**** Supplied data

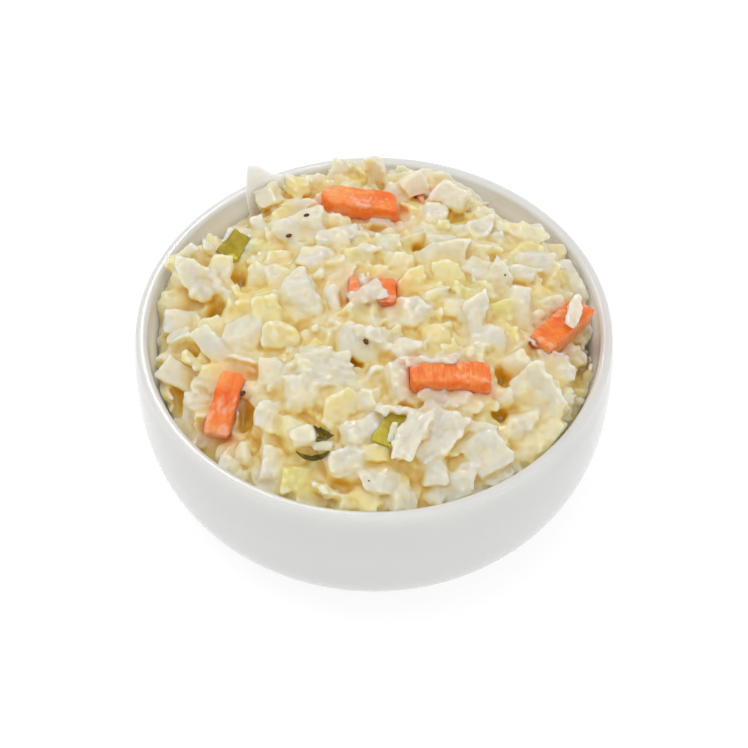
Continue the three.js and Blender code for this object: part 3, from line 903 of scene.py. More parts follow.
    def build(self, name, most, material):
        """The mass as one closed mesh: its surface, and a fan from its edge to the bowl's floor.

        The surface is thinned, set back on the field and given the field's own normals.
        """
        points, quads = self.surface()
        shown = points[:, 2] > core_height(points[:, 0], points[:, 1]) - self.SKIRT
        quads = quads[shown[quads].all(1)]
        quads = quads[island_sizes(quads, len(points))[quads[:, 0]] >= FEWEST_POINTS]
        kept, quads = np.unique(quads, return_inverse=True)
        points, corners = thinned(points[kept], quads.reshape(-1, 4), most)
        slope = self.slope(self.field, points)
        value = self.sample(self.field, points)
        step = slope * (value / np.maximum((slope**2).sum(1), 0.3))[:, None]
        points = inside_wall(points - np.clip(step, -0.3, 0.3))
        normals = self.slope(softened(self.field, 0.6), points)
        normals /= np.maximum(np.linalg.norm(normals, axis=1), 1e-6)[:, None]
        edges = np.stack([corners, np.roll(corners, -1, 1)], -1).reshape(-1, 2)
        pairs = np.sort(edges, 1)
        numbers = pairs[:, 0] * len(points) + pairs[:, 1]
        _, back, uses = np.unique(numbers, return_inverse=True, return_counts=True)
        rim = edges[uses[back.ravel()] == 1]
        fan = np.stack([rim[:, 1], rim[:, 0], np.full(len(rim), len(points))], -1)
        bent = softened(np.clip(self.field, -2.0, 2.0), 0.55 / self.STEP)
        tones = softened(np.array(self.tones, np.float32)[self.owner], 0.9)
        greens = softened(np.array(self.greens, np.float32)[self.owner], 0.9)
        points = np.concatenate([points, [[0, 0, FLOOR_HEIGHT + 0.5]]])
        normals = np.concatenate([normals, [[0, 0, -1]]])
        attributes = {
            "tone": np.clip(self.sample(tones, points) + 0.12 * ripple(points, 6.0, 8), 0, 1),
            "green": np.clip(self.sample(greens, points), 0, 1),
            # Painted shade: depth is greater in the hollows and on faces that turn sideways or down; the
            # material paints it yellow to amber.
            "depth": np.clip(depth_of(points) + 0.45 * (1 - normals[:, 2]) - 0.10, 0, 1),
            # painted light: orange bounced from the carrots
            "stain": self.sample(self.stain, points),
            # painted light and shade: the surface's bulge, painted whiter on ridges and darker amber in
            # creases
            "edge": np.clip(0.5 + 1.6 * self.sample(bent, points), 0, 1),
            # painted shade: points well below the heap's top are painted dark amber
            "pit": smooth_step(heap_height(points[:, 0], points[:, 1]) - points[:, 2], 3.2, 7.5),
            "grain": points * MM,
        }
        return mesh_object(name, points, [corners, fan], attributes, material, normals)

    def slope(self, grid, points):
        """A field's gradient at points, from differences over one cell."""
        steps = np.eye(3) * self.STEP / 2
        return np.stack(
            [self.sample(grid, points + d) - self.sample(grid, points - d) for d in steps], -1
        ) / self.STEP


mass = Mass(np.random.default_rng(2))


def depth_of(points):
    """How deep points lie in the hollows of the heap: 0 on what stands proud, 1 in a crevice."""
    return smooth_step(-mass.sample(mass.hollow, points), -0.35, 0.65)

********

__Exercise details__:
Restate the listing in full, word for word.

__Full answer__:
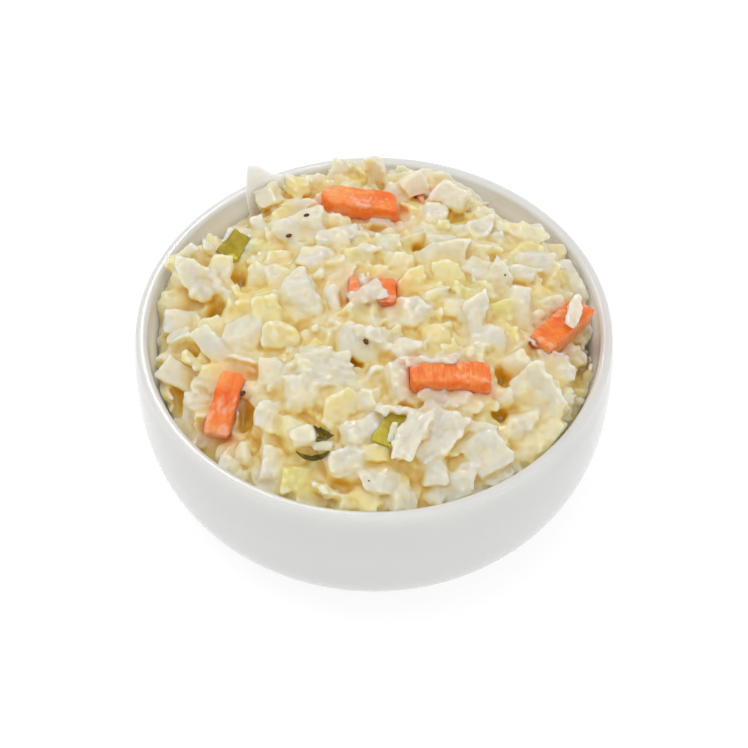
Continue the three.js and Blender code for this object: part 3, from line 903 of scene.py. More parts follow.
    def build(self, name, most, material):
        """The mass as one closed mesh: its surface, and a fan from its edge to the bowl's floor.

        The surface is thinned, set back on the field and given the field's own normals.
        """
        points, quads = self.surface()
        shown = points[:, 2] > core_height(points[:, 0], points[:, 1]) - self.SKIRT
        quads = quads[shown[quads].all(1)]
        quads = quads[island_sizes(quads, len(points))[quads[:, 0]] >= FEWEST_POINTS]
        kept, quads = np.unique(quads, return_inverse=True)
        points, corners = thinned(points[kept], quads.reshape(-1, 4), most)
        slope = self.slope(self.field, points)
        value = self.sample(self.field, points)
        step = slope * (value / np.maximum((slope**2).sum(1), 0.3))[:, None]
        points = inside_wall(points - np.clip(step, -0.3, 0.3))
        normals = self.slope(softened(self.field, 0.6), points)
        normals /= np.maximum(np.linalg.norm(normals, axis=1), 1e-6)[:, None]
        edges = np.stack([corners, np.roll(corners, -1, 1)], -1).reshape(-1, 2)
        pairs = np.sort(edges, 1)
        numbers = pairs[:, 0] * len(points) + pairs[:, 1]
        _, back, uses = np.unique(numbers, return_inverse=True, return_counts=True)
        rim = edges[uses[back.ravel()] == 1]
        fan = np.stack([rim[:, 1], rim[:, 0], np.full(len(rim), len(points))], -1)
        bent = softened(np.clip(self.field, -2.0, 2.0), 0.55 / self.STEP)
        tones = softened(np.array(self.tones, np.float32)[self.owner], 0.9)
        greens = softened(np.array(self.greens, np.float32)[self.owner], 0.9)
        points = np.concatenate([points, [[0, 0, FLOOR_HEIGHT + 0.5]]])
        normals = np.concatenate([normals, [[0, 0, -1]]])
        attributes = {
            "tone": np.clip(self.sample(tones, points) + 0.12 * ripple(points, 6.0, 8), 0, 1),
            "green": np.clip(self.sample(greens, points), 0, 1),
            # Painted shade: depth is greater in the hollows and on faces that turn sideways or down; the
            # material paints it yellow to amber.
            "depth": np.clip(depth_of(points) + 0.45 * (1 - normals[:, 2]) - 0.10, 0, 1),
            # painted light: orange bounced from the carrots
            "stain": self.sample(self.stain, points),
            # painted light and shade: the surface's bulge, painted whiter on ridges and darker amber in
            # creases
            "edge": np.clip(0.5 + 1.6 * self.sample(bent, points), 0, 1),
            # painted shade: points well below the heap's top are painted dark amber
            "pit": smooth_step(heap_height(points[:, 0], points[:, 1]) - points[:, 2], 3.2, 7.5),
            "grain": points * MM,
        }
        return mesh_object(name, points, [corners, fan], attributes, material, normals)

    def slope(self, grid, points):
        """A field's gradient at points, from differences over one cell."""
        steps = np.eye(3) * self.STEP / 2
        return np.stack(
            [self.sample(grid, points + d) - self.sample(grid, points - d) for d in steps], -1
        ) / self.STEP


mass = Mass(np.random.default_rng(2))


def depth_of(points):
    """How deep points lie in the hollows of the heap: 0 on what stands proud, 1 in a crevice."""
    return smooth_step(-mass.sample(mass.hollow, points), -0.35, 0.65)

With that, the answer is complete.